Go through each dealer one by one, asking them for quotes and using the same negotiation tactics as before – until you reach your ideal offer or close to it.
Once you have convinced the right salesperson to give you the price you want or close to it, you should take a step back and evaluate what you have on your hands. If the very first dealership you visit gives you an amazing offer, while appearing to be very pleasant, then by all means, take the offer.
However, if you really want to lower the price, it is far more likely that you will visit multiple dealers, some of which may not be pleasant or geographically close enough to be convenient. Since you will have to work with them at some point in the future (for maintenance and repairs), you may want them to be as pleasant and geographically-convenient as possible. However, if a very unpleasant dealer gave you the price you want, then you may still consider buying a car from them.

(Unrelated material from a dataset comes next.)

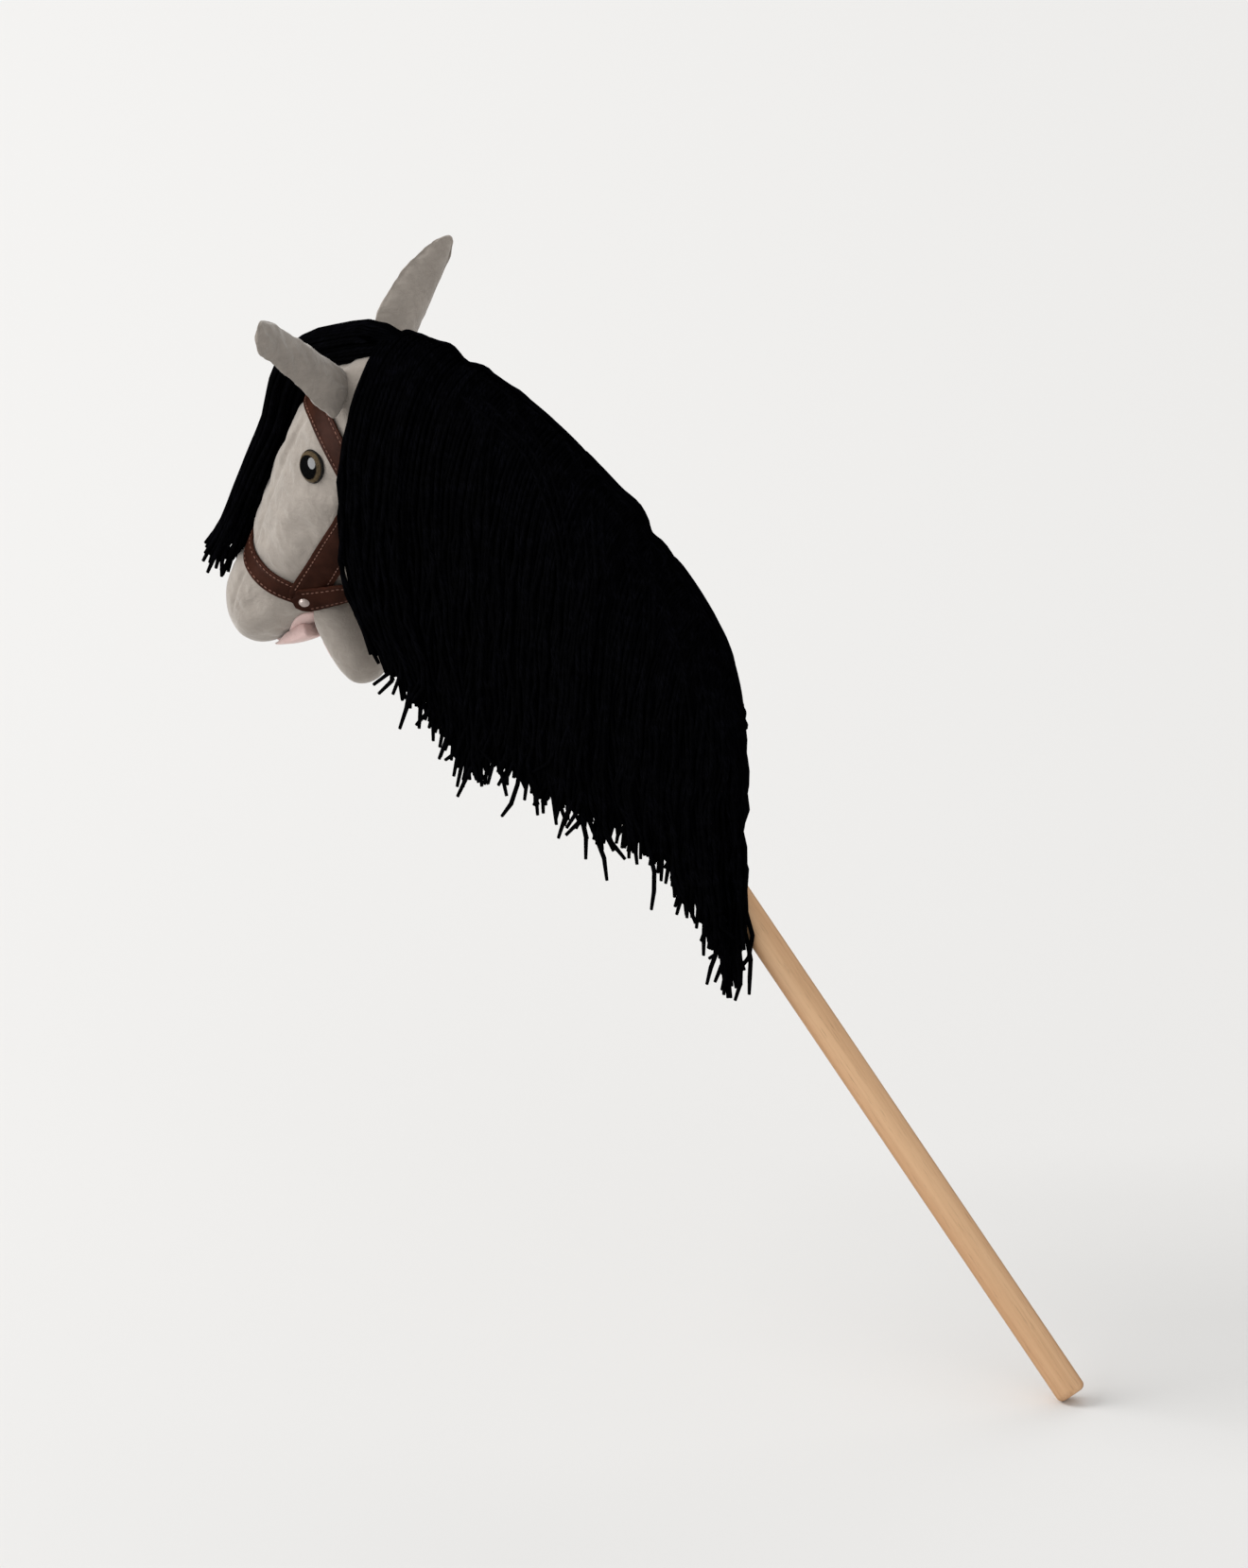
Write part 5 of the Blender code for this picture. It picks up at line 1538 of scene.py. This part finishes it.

So, if the offer from the last dealer you are visiting is the best one, explain to the salesperson that you need to take some time to think about it and go back home. This is when you may want to contact specific dealers and discuss the prices you have attained from others. Ask if they can meet or surpass the offers and then assure them that if they do, you will buy the car right away.
Once you are sure which dealership will make the offer you believe you deserve, you should calculate your exact monthly payment – with the negotiated amount factored in. After that, return to the dealer and sign the necessary papers.